On Thursday, November 27, 2014 11:22:55 AM UTC-6, Kaz Kylheku wrote:
> On 2014-11-27, luser droog <
luser...@gmail.com> wrote:
> > I've posted my baby lisp for review over in comp.lang.lisp.
> >
> >
https://groups.google.com/d/topic/comp.lang.lisp/mpRg2BwGgdo/discussion
> >
> > But the C may be too heavy for the average reader there.
> > So I'd appreciate a look (and words) from some C people too.
>
> Here are some real comments, instead of nitpicking about your style,
> whcih is basically consistent and clear, once the reader accepts it.
Much obliged. This is what I had hoped for.
>
> The code is entirely transparent to me,
Each time I read this, I get flashes from David Lynch's Dune.
The scene where the Emperor meets the Guild Navigator in his
enormous elephant tank and he says "You are transparent.
I see through you."
Spooky.
>and I don't care about implicit int;
> it's a deprecated language feature, but everyone has understood it since
> K&R published the first edition of their book in 1978.
>
> Ease of notation is very important, at least until the point that you have a
> working Lisp compiler.
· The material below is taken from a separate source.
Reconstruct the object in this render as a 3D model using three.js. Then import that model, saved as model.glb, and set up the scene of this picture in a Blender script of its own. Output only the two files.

Until that point, you're writing a lot of code inside
> the interpreter, which is painful unless you "bend" the C language somehow.
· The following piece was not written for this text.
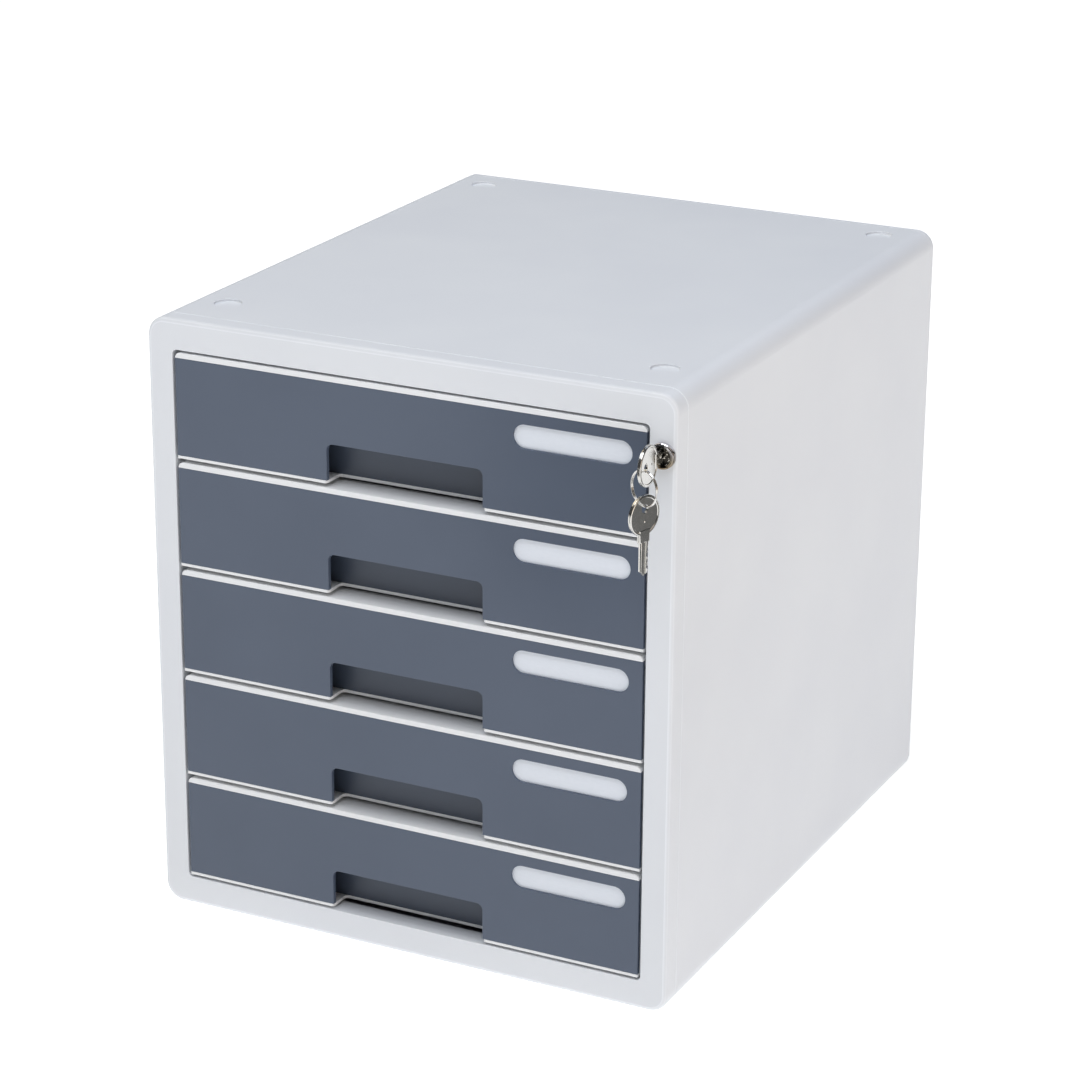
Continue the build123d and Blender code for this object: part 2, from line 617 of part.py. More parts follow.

> When you have a compiler going, you can write code in Lisp, and it can spit out
> C (or assembly or whatever). The generated C then no longer has to be readable,
> but before then, it helps you to have a notation you can live with.
>
> Your program is of little practical use because you're denoting objects by
> integers, which index into a single array, so the entire heap has to be in a
> flat space. As a language, it's probably worse than any Lisp that has ever
> existed, including the early work by John McCarthy's group.
That is a severe limitation in the design I've chosen. But, but...
Hm. Can't think of an excuse. It can be changed. Bits from the address
could index an array of base-pointers, to split data across multiple
arrays. And it can be made to allocate chunks with malloc and coalesce
adjacent chunks if the union is still addressable by the remaining
address bits.
But the decisions went kind of like this: implicit int functions will
look more like the published spec, thus easier to verify; so the object
must be encapsulated in an int to achieve this. If the tag data comes
off of the bottom of the int, then the remaining bits can hold a signed
value, so long as right-shifting preserves signedness, hence the assert.
While not necessarily golfing this to the max, brevity was a goal.
The ultimate goal being to fit the entire interpreter comfortably,
needing no comments, on just a few pages. "Paper" portable.
>
> You have neglected to implement a garbage collector and your cons function just
> runs beyond the allocated range, always grabbing brand new memory:
>
> cons(x,y){int z;R z=n-m,*n++=x,*n++=y,z<<2;}
Totally right. Allocation and bounds checking. Yes, it would/will need
garbage collection before it will be useful for an application.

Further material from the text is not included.